— BEGIN —

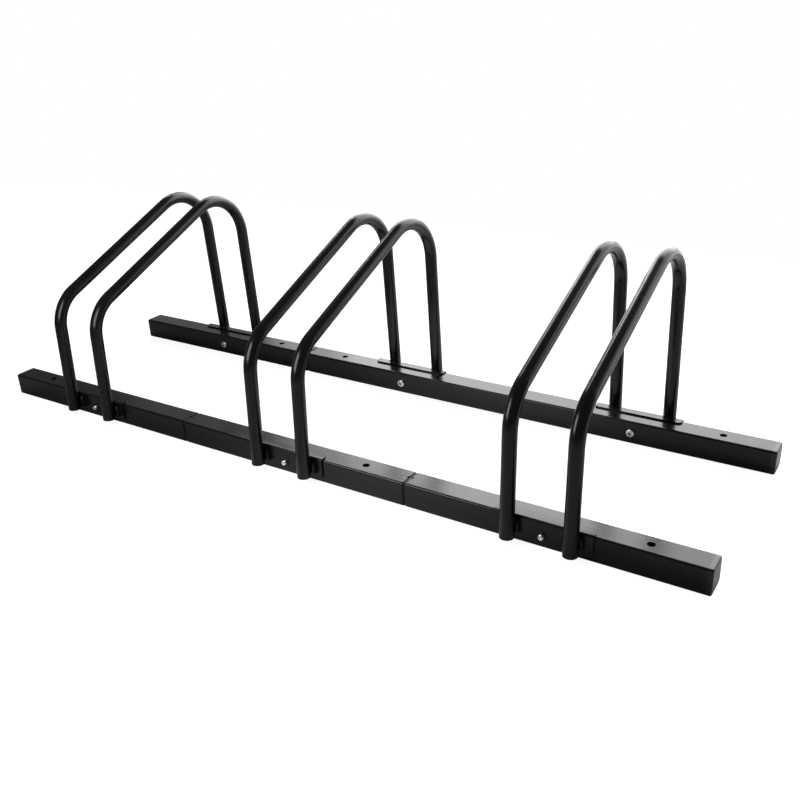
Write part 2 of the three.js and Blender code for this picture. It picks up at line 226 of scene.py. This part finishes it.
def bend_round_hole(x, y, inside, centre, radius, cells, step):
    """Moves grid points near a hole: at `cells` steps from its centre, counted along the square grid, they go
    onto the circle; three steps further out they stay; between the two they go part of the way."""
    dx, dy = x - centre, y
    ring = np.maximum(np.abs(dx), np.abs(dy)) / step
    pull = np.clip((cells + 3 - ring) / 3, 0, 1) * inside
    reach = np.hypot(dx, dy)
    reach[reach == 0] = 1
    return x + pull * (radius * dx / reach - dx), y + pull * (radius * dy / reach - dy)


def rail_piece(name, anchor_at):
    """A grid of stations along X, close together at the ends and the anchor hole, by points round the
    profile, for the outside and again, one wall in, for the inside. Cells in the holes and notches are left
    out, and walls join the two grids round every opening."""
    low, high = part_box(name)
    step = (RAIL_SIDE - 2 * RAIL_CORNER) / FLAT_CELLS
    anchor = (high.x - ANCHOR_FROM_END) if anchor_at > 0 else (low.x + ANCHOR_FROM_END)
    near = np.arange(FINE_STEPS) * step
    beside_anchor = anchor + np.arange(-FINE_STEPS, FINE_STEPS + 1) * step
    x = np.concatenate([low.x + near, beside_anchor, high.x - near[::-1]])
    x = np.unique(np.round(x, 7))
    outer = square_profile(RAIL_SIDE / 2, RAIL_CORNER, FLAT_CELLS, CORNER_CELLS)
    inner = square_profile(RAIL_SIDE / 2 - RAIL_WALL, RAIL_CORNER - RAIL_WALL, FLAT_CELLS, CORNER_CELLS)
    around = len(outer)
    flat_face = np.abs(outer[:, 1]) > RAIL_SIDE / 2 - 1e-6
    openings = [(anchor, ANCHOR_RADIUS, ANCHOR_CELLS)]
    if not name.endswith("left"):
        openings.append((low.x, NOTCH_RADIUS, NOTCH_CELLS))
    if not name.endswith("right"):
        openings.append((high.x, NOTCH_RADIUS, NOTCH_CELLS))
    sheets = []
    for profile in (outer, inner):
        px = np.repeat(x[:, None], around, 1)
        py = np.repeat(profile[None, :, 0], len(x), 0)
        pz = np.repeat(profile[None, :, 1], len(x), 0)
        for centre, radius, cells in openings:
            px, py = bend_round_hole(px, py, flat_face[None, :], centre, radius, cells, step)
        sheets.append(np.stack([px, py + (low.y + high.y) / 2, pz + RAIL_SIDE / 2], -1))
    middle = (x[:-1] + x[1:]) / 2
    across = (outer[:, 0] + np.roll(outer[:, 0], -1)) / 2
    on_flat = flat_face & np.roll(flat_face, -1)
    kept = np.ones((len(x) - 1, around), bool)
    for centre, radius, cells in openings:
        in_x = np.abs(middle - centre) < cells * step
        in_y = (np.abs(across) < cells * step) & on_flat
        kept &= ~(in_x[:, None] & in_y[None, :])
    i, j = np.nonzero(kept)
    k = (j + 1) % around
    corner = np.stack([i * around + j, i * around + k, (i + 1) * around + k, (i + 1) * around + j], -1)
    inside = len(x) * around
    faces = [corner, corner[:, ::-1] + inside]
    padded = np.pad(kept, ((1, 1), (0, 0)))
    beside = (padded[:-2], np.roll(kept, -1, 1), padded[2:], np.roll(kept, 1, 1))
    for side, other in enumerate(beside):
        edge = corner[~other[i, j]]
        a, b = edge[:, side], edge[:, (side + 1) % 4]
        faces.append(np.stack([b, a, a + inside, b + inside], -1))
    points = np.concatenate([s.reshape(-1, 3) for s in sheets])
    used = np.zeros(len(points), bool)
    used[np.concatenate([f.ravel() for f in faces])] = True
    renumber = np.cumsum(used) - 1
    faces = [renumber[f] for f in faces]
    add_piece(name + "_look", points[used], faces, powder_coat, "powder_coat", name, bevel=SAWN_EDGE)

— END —

SHORT PROBLEM: Give back all the data exactly as written.

IN RESPONSE:
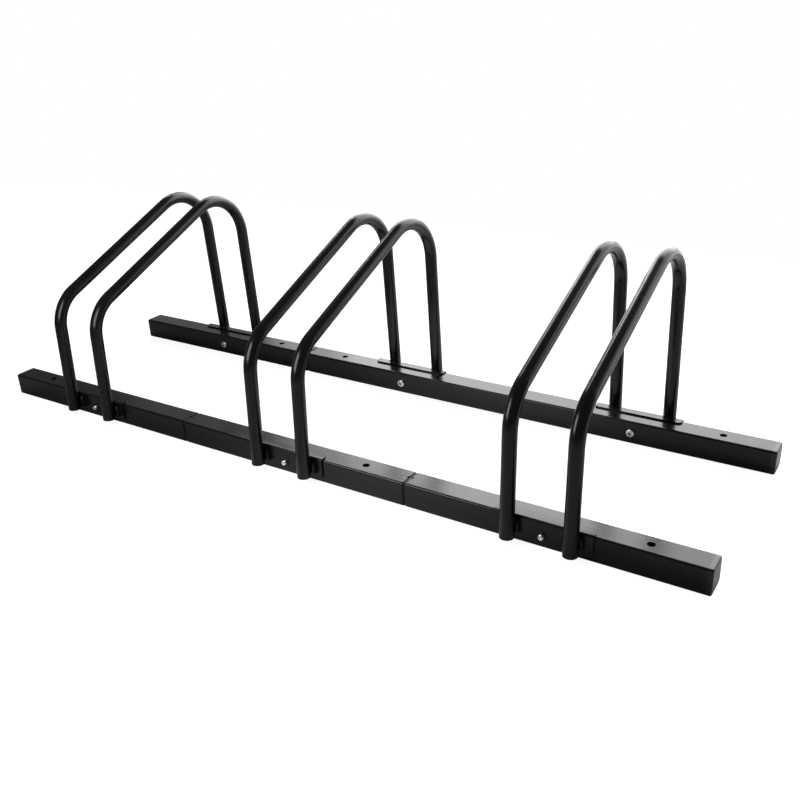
Write part 2 of the three.js and Blender code for this picture. It picks up at line 226 of scene.py. This part finishes it.
def bend_round_hole(x, y, inside, centre, radius, cells, step):
    """Moves grid points near a hole: at `cells` steps from its centre, counted along the square grid, they go
    onto the circle; three steps further out they stay; between the two they go part of the way."""
    dx, dy = x - centre, y
    ring = np.maximum(np.abs(dx), np.abs(dy)) / step
    pull = np.clip((cells + 3 - ring) / 3, 0, 1) * inside
    reach = np.hypot(dx, dy)
    reach[reach == 0] = 1
    return x + pull * (radius * dx / reach - dx), y + pull * (radius * dy / reach - dy)


def rail_piece(name, anchor_at):
    """A grid of stations along X, close together at the ends and the anchor hole, by points round the
    profile, for the outside and again, one wall in, for the inside. Cells in the holes and notches are left
    out, and walls join the two grids round every opening."""
    low, high = part_box(name)
    step = (RAIL_SIDE - 2 * RAIL_CORNER) / FLAT_CELLS
    anchor = (high.x - ANCHOR_FROM_END) if anchor_at > 0 else (low.x + ANCHOR_FROM_END)
    near = np.arange(FINE_STEPS) * step
    beside_anchor = anchor + np.arange(-FINE_STEPS, FINE_STEPS + 1) * step
    x = np.concatenate([low.x + near, beside_anchor, high.x - near[::-1]])
    x = np.unique(np.round(x, 7))
    outer = square_profile(RAIL_SIDE / 2, RAIL_CORNER, FLAT_CELLS, CORNER_CELLS)
    inner = square_profile(RAIL_SIDE / 2 - RAIL_WALL, RAIL_CORNER - RAIL_WALL, FLAT_CELLS, CORNER_CELLS)
    around = len(outer)
    flat_face = np.abs(outer[:, 1]) > RAIL_SIDE / 2 - 1e-6
    openings = [(anchor, ANCHOR_RADIUS, ANCHOR_CELLS)]
    if not name.endswith("left"):
        openings.append((low.x, NOTCH_RADIUS, NOTCH_CELLS))
    if not name.endswith("right"):
        openings.append((high.x, NOTCH_RADIUS, NOTCH_CELLS))
    sheets = []
    for profile in (outer, inner):
        px = np.repeat(x[:, None], around, 1)
        py = np.repeat(profile[None, :, 0], len(x), 0)
        pz = np.repeat(profile[None, :, 1], len(x), 0)
        for centre, radius, cells in openings:
            px, py = bend_round_hole(px, py, flat_face[None, :], centre, radius, cells, step)
        sheets.append(np.stack([px, py + (low.y + high.y) / 2, pz + RAIL_SIDE / 2], -1))
    middle = (x[:-1] + x[1:]) / 2
    across = (outer[:, 0] + np.roll(outer[:, 0], -1)) / 2
    on_flat = flat_face & np.roll(flat_face, -1)
    kept = np.ones((len(x) - 1, around), bool)
    for centre, radius, cells in openings:
        in_x = np.abs(middle - centre) < cells * step
        in_y = (np.abs(across) < cells * step) & on_flat
        kept &= ~(in_x[:, None] & in_y[None, :])
    i, j = np.nonzero(kept)
    k = (j + 1) % around
    corner = np.stack([i * around + j, i * around + k, (i + 1) * around + k, (i + 1) * around + j], -1)
    inside = len(x) * around
    faces = [corner, corner[:, ::-1] + inside]
    padded = np.pad(kept, ((1, 1), (0, 0)))
    beside = (padded[:-2], np.roll(kept, -1, 1), padded[2:], np.roll(kept, 1, 1))
    for side, other in enumerate(beside):
        edge = corner[~other[i, j]]
        a, b = edge[:, side], edge[:, (side + 1) % 4]
        faces.append(np.stack([b, a, a + inside, b + inside], -1))
    points = np.concatenate([s.reshape(-1, 3) for s in sheets])
    used = np.zeros(len(points), bool)
    used[np.concatenate([f.ravel() for f in faces])] = True
    renumber = np.cumsum(used) - 1
    faces = [renumber[f] for f in faces]
    add_piece(name + "_look", points[used], faces, powder_coat, "powder_coat", name, bevel=SAWN_EDGE)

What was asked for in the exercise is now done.